His is an incredible story: emerging from the shadow of the invasion of his homeland by Russia last year to become one of the rising stars of European football.

At Hampden last week and in Champions League games this season, almost every top club in Europe and most in the Premier League have been represented.

When Mudryk returns to Scotland in a month’s time for Shakhtar Donetsk’s Champions League game against Celtic, the club’s administrators might need to open up another section for all the requests they’ll get from English scouts for a birds eye view of the player.

Most, though, want to play down the potential of a player who has emerged almost from nowhere in the last 12 months – for fear that his pricetag will rocket.

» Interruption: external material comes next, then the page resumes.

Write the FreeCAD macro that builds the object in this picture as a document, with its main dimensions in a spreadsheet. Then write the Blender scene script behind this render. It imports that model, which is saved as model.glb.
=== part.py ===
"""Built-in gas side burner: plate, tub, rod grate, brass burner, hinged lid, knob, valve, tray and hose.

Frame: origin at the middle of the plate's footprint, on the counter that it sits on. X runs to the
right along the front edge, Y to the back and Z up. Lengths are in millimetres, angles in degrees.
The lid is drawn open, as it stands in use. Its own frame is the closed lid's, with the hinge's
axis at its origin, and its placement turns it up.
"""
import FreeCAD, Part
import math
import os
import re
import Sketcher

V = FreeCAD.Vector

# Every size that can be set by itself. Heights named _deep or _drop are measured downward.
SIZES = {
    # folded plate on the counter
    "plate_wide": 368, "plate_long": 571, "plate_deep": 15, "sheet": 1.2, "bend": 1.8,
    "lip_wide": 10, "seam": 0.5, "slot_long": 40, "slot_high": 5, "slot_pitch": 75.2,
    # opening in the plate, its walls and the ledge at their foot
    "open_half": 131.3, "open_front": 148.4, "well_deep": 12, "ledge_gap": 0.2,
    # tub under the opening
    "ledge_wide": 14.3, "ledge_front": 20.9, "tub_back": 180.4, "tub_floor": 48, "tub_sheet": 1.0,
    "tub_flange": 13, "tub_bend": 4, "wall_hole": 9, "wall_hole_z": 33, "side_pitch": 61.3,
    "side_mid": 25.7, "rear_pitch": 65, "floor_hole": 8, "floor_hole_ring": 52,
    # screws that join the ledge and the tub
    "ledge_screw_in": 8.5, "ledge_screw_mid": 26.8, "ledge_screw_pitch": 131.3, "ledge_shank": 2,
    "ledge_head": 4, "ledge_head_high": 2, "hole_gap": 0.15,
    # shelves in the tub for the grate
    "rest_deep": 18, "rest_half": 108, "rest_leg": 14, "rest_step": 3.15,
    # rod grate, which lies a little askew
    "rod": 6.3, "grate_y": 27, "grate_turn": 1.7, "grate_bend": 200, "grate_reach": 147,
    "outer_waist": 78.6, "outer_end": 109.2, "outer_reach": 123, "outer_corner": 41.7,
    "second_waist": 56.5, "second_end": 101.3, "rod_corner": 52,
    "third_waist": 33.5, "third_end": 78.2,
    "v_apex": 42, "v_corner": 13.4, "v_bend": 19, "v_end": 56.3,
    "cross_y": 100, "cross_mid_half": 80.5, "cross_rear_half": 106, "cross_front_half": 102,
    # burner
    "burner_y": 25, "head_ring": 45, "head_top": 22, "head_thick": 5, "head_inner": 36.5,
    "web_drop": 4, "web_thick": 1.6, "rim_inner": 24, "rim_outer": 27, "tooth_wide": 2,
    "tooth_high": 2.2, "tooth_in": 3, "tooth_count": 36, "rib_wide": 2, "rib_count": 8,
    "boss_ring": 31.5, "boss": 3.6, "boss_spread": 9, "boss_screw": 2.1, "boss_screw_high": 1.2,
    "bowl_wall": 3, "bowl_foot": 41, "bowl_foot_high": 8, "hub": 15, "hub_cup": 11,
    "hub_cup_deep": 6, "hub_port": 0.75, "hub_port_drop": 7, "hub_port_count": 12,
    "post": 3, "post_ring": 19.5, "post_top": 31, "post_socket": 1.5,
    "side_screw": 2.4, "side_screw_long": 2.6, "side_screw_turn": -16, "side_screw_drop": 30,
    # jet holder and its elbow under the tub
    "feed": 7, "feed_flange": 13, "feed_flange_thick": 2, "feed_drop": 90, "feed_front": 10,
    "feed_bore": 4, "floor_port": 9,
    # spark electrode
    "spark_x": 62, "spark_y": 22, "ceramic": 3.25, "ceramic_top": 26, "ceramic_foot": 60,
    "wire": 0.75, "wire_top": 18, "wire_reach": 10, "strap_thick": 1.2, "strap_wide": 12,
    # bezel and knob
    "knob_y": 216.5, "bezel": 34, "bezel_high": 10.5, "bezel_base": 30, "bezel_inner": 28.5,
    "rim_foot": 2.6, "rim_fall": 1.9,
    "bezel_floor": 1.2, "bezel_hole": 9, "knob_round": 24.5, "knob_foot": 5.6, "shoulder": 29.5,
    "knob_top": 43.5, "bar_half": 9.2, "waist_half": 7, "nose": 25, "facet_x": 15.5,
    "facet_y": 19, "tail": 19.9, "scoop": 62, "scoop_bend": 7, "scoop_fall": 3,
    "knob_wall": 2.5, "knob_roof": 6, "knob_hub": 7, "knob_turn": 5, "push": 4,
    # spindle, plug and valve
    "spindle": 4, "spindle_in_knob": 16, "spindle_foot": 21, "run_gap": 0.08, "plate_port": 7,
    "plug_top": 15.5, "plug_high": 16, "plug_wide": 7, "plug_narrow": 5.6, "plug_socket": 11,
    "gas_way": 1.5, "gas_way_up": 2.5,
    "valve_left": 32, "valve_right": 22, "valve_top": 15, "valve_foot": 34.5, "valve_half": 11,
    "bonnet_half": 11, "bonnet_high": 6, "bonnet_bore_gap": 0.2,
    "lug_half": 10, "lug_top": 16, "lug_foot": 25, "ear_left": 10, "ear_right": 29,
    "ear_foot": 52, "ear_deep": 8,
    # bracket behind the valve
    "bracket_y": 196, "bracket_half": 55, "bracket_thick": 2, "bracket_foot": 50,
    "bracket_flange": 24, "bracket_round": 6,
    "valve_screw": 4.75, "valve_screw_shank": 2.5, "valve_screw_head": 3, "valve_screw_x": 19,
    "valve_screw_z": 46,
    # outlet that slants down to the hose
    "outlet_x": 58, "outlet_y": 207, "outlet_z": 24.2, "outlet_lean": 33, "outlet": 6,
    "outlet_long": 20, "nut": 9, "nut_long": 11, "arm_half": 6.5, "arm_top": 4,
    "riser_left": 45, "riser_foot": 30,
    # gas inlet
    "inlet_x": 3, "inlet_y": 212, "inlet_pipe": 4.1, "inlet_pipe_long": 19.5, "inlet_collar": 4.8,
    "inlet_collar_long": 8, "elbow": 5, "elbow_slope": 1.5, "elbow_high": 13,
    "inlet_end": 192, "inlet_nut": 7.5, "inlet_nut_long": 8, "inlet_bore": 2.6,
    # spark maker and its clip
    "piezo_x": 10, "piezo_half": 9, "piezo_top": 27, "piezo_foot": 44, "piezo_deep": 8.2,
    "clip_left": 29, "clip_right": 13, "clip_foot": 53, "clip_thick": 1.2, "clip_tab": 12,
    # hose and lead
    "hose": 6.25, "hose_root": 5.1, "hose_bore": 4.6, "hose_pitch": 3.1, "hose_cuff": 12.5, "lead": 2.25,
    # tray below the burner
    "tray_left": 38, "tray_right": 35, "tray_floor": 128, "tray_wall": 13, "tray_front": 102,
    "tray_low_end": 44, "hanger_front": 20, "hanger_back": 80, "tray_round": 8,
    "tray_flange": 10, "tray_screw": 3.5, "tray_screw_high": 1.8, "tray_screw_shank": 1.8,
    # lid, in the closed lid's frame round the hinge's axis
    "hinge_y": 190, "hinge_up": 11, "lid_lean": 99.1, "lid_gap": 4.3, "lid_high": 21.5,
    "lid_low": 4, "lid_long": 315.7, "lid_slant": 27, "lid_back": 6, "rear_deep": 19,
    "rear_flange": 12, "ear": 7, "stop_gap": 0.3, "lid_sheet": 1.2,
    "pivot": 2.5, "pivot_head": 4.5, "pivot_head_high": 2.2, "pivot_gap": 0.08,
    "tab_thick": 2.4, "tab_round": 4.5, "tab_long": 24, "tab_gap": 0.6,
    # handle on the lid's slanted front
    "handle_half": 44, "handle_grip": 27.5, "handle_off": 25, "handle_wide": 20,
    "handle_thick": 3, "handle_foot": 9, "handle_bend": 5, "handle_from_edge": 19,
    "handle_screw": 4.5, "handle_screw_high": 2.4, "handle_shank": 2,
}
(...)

Shakhtar Donetsk's Ukrainian forward Mykhaylo Mudryk (L) and Leipzig's Swedish midfielder Emil Forsberg vie for the ball during the UEFA Champions League Group E football match FC Salzburg v AC Milan on September 6, 2022, in Salzburg, Austria. (Photo by Odd ANDERSEN / AFP) (Photo by ODD ANDERSEN/AFP via Getty Images)
Scouts from across Europe have been tracking Mudryk’s performances in the Champions League (Photo: AFP)

“It’s an absolute certainty that he will be playing in the Premier League in the next 12 months,” one senior recruitment source told i.

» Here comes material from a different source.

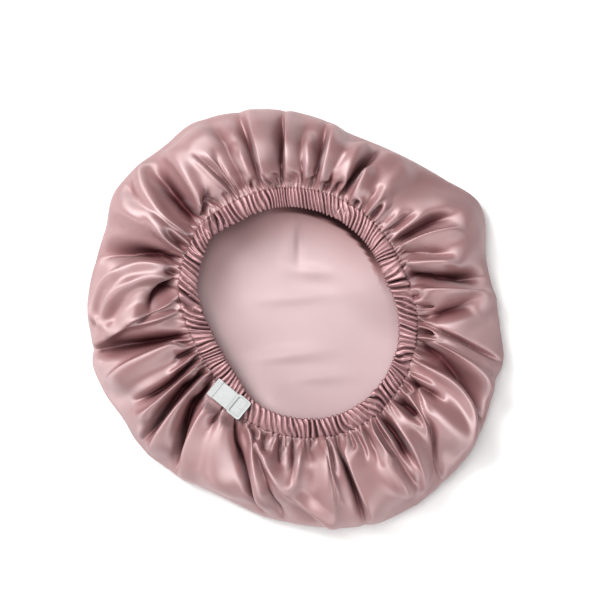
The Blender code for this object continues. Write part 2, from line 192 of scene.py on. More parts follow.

His pace and work rate have been identified as attributes that will enable him to hit the ground running in England.

Our source said: “He is tailor-made for English football and every club knows it. He ticks every box technically and his age and relative inexperience mean he’s only going to get better.

“He’s a long way off being the finished article but he’s got all the attributes. He’s undoubtedly one of the most exciting prospects in European football right now.”

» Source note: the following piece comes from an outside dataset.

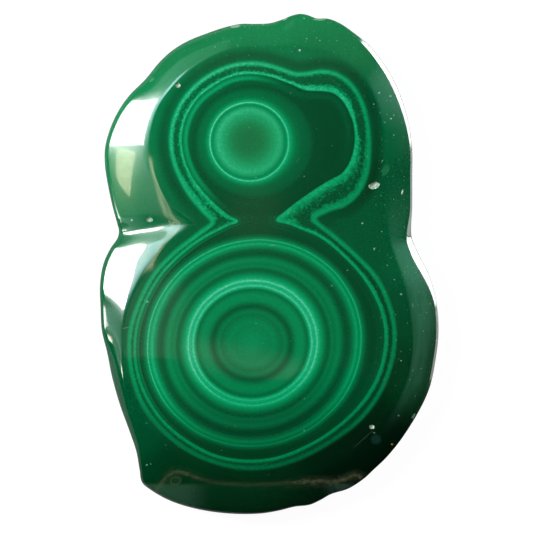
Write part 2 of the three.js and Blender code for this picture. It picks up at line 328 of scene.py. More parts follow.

Brentford’s August bid – late in the transfer window, sensing a moment in time when they might have been able to extricate him from Shakhtar Donetsk – reflected an acknowledgement that he is a player destined for the top, whose upward trajectory may soon bring him to the attention of Europe’s super clubs.

They have been watching, of course. Mudryk truly announced himself with a man of the match performance at the Bernabeu last November, earning a standing ovation from the notoriously difficult to please natives. Real Madrid, inevitably, have featured prominently in any discussions about where he might end up.

But Premier League teams are armed with the funds and wherewithal to pull off significant deals nowadays, and i understands overtures have made to both Shakhtar and the player’s representatives in recent months by a multitude of Premier League clubs. The player too sees a move to England as a “natural” next step, and has said he would be open to an approach from Arsenal.

The window of opportunity for a team without Champions League or Europa League football to try and sign him is going to be vanishingly slim. It’s why it might force the hand of Everton, Newcastle or Brentford to go big in January.